Much more popular today than he was in his own lifetime is Euripides. Euripides filled his works with social commentary, realism, and cynicism. He placed peasants next to princes, and used his plays to criticize the government and Greek religion. In his time, he was considered a heretic, but he was also the inventor of the prologos (or ‘prologue;’ from logos, or ‘knowledge’) and deus ex machina, a technique through an elaborate machine that would literally descend from the sky and pluck the hero out of a precarious situation.
Comedy
Greek comedy came in two stages: Old Comedy and New Comedy. The best and brightest of Old Comedy was Aristophanes, who made it his business to lampoon all of the untouchables in his culture, including the tragic playwrights, and even the gods. One of Aristophanes’ funniest, most challenging (and saucy) accomplishments was Lysistrata, in which the women overtook the power in their culture and forced their husbands to end a war, by denying the men any physical affection until they gave in.
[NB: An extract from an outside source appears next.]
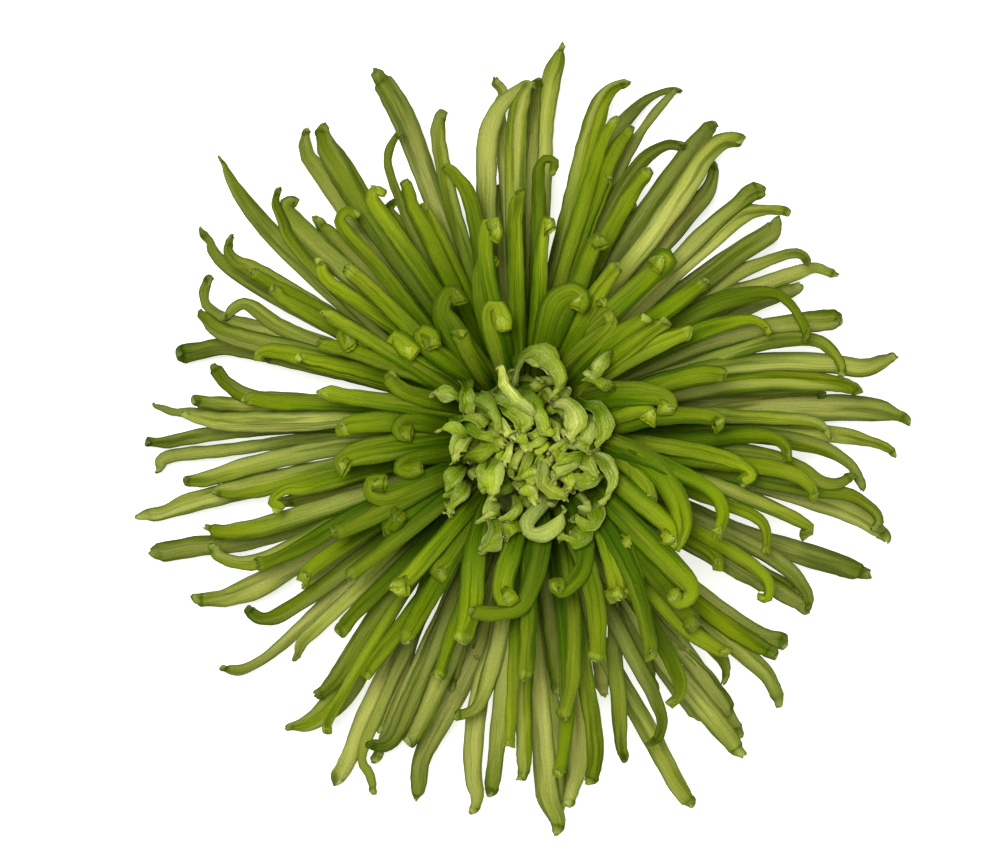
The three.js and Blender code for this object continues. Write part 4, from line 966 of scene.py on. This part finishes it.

New Comedy was less focused on society and celebrity figures, and more focused on situational comedy between ordinary people, such as cases of mistaken identity. Menander was the shining start of New Comedy. Unfortunately, very little of his work survives, but parts of his plays were adapted by the Romans, and even William Shakespeare (in A Comedy of Errors) and Stephen Sondheim (in A Funny Thing Happened on the Way to the Forum).
A Happy Ending?
As Greek culture fell from prominence, so too did Greek theater. By about 400 BC, no new innovations were happening in Greek theatre. Roman culture was growing in prominence, carefully imitating the Greek way, going so far as to copy entire plays. From this time until Elizabethan England nearly two millennia later, very little happened in theatre, beyond maintaining the status quo.
With the Renaissance revival of theatre, neoclassicism brought Greek theatre back to life. Thus it is quite easy to trace a line directly from ancient Greece to modern theatre, and indeed, allusions and adaptations of Greek plays and techniques remain present to this day.